Of the estimated 19 per cent of reptiles threatened with extinction, 12 per cent have been classified as critically endangered, 41 per cent endangered and 47 per cent vulnerable, the journal reports.
The Indian crocodile, king cobra, the South Andaman krait, four types of turtles—Bengal roof turtle, red-crowned roofed turtle, hawksbill turtle and jagged shelled turtle—along with the Sikkimese bent-toed gecko have been identified to be in great danger of disappearing forever. There is no available information on the conservation status of nearly one in three reptiles in India.
Three critically endangered species were also highlighted as possibly extinct. One of these, a jungle runner lizard, Ameiva vittata, has only ever been recorded in one part of Bolivia, according to a ZSL statement.
Levels of threat remain particularly high in tropical regions, mainly as a result of habitat conversion for agriculture and logging. With the lizard's habitat virtually destroyed, two recent searches for the species have been unsuccessful.
Extinction risk is not evenly spread throughout this highly diverse group: freshwater turtles are at particularly high risk, mirroring greater levels of threat in freshwater biodiversity around the world. Overall, the study estimated 30 per cent of freshwater reptiles to be close to extinction, a percentage which rises to 50 per cent when considering freshwater turtles alone, as they are also affected by national and international trade.
Monika Bohm, from ZSL, who led the study, said: "Reptiles are often associated with extreme habitats and tough environmental conditions, so it is easy to assume that they will be fine in our changing world."
"However, many species are very highly specialised in terms of habitat use and the climatic conditions they require for day-to-day functioning. This makes them particularly sensitive to environmental changes. We found that a large number of reptiles in India have been listed as data deficient (27 per cent). These are species that have to be targeted for further research," Bohm added.

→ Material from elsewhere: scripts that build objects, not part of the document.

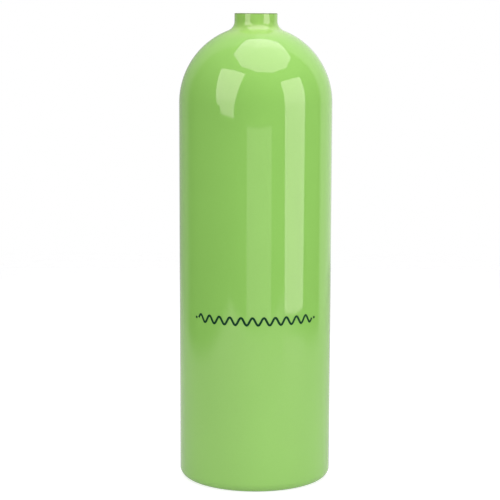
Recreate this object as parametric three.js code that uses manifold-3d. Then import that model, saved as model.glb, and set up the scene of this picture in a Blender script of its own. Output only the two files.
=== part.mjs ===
// A small seamless aluminium breathing-air cylinder without its valve. The M18 x 1.5 neck is closed by a
// transit plug that sits below the neck's face, with an O-ring under its head.
// Millimetres, +Z up. The origin is the centre of the ring that the cylinder stands on.
import * as THREE from "three";
import { mergeVertices } from "three/addons/utils/BufferGeometryUtils.js";
import Module from "manifold-3d";

const wasm = await Module();
wasm.setup();

// Cylinder, outside
const HEIGHT = 340;
const BODY_R = 55.5;
const DOME_BASE_Z = 276; // the shoulder above is a hemisphere of the body's own radius
const NECK_R = 15.5;
const NECK_FILLET_R = 7;
const NECK_EDGE = 0.6; // chamfer round the neck's face
const BASE_CORNER_R = 6;
const DISH_R = 34; // hollow in the underside, inside the standing ring
const DISH_FLAT_R = 17; // level middle of the hollow
const DISH_DEPTH = 2.5;

// Cylinder, inside
const WALL = 7;
const BASE_THICKNESS = 12;
const KNUCKLE_R = 15; // between the wall and the floor
const INNER_DOME_RISE = 38; // less than the inner radius, so the shoulder thickens towards the neck

// Neck thread, M18 x 1.5
const PITCH = 1.5;
const THREAD_MINOR_R = 8.188;
const THREAD_MAJOR_R = 9;
const FLANK = Math.tan(Math.PI / 6); // axial run of a flank for each millimetre of radius
const RELIEF_R = 9.3; // plain bore below the thread
const RELIEF_TOP_Z = 316;
const LEAD_IN = 1.1; // chamfer at each end of the thread

// Seal pocket round the mouth, and the O-ring in it
const POCKET_R = 11.5;
const POCKET_DEPTH = 5;
const POCKET_EDGE = 0.4;
const RING_SECTION_R = 1;
const RING_CENTRE_R = 10;

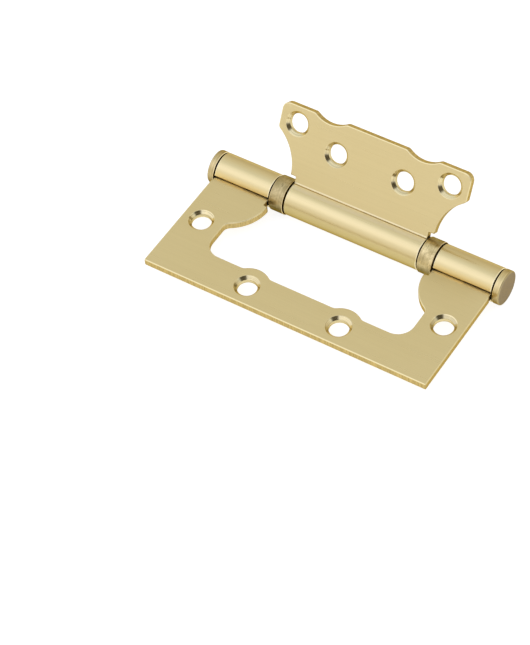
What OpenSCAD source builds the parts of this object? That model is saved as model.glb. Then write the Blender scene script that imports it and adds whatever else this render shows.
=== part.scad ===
// Surface-mounted ball-bearing hinge with nesting leaves, shown part open.
// The pin lies along X with its middle at the origin. The outer leaf is level, reaches towards -Y and
// has its countersunk face up. The inner leaf is swung up and back from the cut-out it closes into.
// Outlines are drawn with u along the pin and v outwards from the pin's axis.

/* [Leaves] */
// Length of the outer leaf along the pin
leaf_len = 100; // [96:0.5:106]
// Reach of the outer leaf, from the pin's axis to its long edge
outer_reach = 44.4; // [43:0.2:48]
// Thickness of the sheet that both leaves are cut and rolled from
sheet_t = 2.5; // [2:0.1:2.8]
// Angle between the leaves as modelled: 0 is closed, 180 is flat open
open_angle = 119; // [30:1:180]

/* [Cut-out in the outer leaf] */
// Width of sheet left between the cut-out and each short edge
end_rail = 14; // [13:0.1:15]
// Width of sheet left between the cut-out and the long edge
far_rail = 11.9; // [11.2:0.05:12.4]
// Radius of the cut-out's two far corners
cut_corner_r = 5.4; // [3:0.1:6.5]
// Radius of the tongues that flank the cut-out beside the barrel
tongue_r = 13.6; // [12.5:0.1:15]
// How far each tongue passes the face of its knuckle
tongue_reach = 1.45; // [0.5:0.05:2]
// Distance of the tongue arc's centre from the pin's axis
tongue_centre_v = 7.6; // [6.5:0.1:9]
// Radius of the bumps round the two screw holes in the long rail
bump_r = 7.2; // [6.8:0.1:7.8]
// Radius that blends an arc of the cut-out into a straight edge
blend_r = 2.5; // [1:0.1:3]

/* [Inner leaf] */
// Gap between the closed leaves at the two short sides
side_gap = 2.65; // [1.5:0.05:3]
// Gap between the closed leaves at the long side
far_gap = 2.35; // [1.8:0.05:3.2]
// Gap between the closed leaves along the tongues
tongue_gap = 2.4; // [1.5:0.05:2.8]
// Gap between the closed leaves round the bumps
bump_gap = 2.4; // [1.8:0.05:3]
// Radius of the inner leaf's two far corners
inner_corner_r = 2.6; // [1.5:0.1:3.5]
// Radius that softens the other corners of the inner leaf
inner_blend_r = 1.6; // [0.6:0.1:2.2]

/* [Barrel] */
// Diameter of the pin
pin_d = 6; // [5:0.1:6.6]
// Radial clearance between the pin and the rolled knuckles
pin_clear = 0.05; // [0.02:0.01:0.1]
// Length of the inner leaf's single middle knuckle
mid_knuckle_len = 47.75; // [44:0.25:50]
// Length by which the outer knuckles' ends are faced back from the leaf's short edges
knuckle_trim = 0.25; // [0.05:0.05:0.5]
// How far that facing runs out past the barrel
trim_reach = 0.5; // [0.2:0.1:1]
// Open seam between the rolled edge and the face of the sheet
seam_gap = 0.3; // [0.15:0.05:0.5]
// Angle at which the seam runs down from the leaf's face into the roll
seam_tilt = 2; // [1:0.5:4]
// Radius that rounds the corner of the rolled edge
roll_edge_r = 0.5; // [0.2:0.05:0.8]
// Radius of the fine groove where the other face turns into the barrel
crease_r = 0.2; // [0.1:0.05:0.4]
// Radius that rounds the outer edges of the knuckles' ends
knuckle_edge_r = 0.2; // [0.1:0.05:0.4]
// Room between the bearing shells and the sheet beside them
ring_notch = 1.85; // [1.4:0.05:2.2]

/* [End caps] */
// Diameter of a cap's head
cap_d = 11.2; // [10.6:0.1:12]
// Thickness of a cap's head
cap_t = 2.25; // [1.6:0.05:3]
// Chamfer round a cap's outer face
cap_chamfer = 0.35; // [0.2:0.05:0.6]
// Chamfer round the edge of a cap that faces its knuckle
cap_back_chamfer = 0.2; // [0.1:0.05:0.4]
// Chamfer that leads the plug into the knuckle
plug_chamfer = 0.4; // [0.2:0.05:0.8]
// Gap between a cap's head and its knuckle
cap_gap = 0.4375; // [0.1875:0.0625:0.625]
// Diameter of the neck that seats on the knuckle
neck_d = 9; // [8:0.1:9.8]
// Length of the plug that is pressed into the knuckle
plug_len = 6; // [4:0.5:9]
// Radial difference between the plug and the knuckle's bore
plug_clear = 0.02; // [0.01:0.01:0.04]

/* [Bearings] */
// Outer diameter of the bearing shell
ring_d = 11.7; // [11.4:0.1:12.2]
// Width of the bearing shell
ring_w = 4.875; // [4.75:0.125:5.375]
// Gap between the shell and the knuckle at each end
ring_gap = 0.4375; // [0.1875:0.0625:0.5]
// Wall of the shell
shell_wall = 0.7; // [0.5:0.05:0.85]
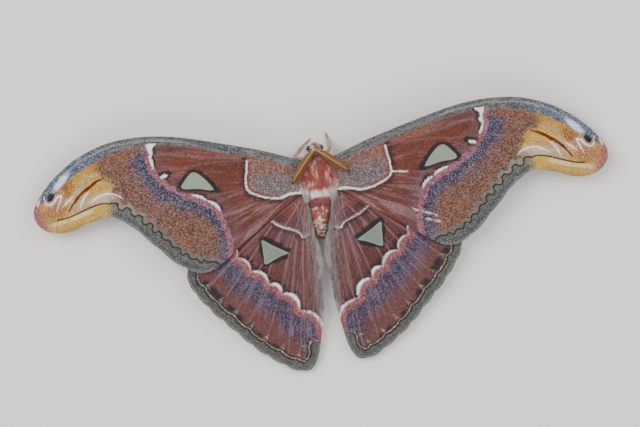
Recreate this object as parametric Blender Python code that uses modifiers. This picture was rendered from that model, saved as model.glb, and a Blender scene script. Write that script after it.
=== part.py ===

Collectively referred to as reptiles, snakes, lizards, amphisbaenia (also known as worm lizards), crocodiles, and tuataras have had a long and complex evolutionary history, having first appeared on the planet around 300 million years ago.
Head of ZSL's Indicators and Assessment Unit, Ben Collen said: "These findings provide a shortcut to allow important conservation decisions to be made as soon as possible and firmly place reptiles on the conservation map."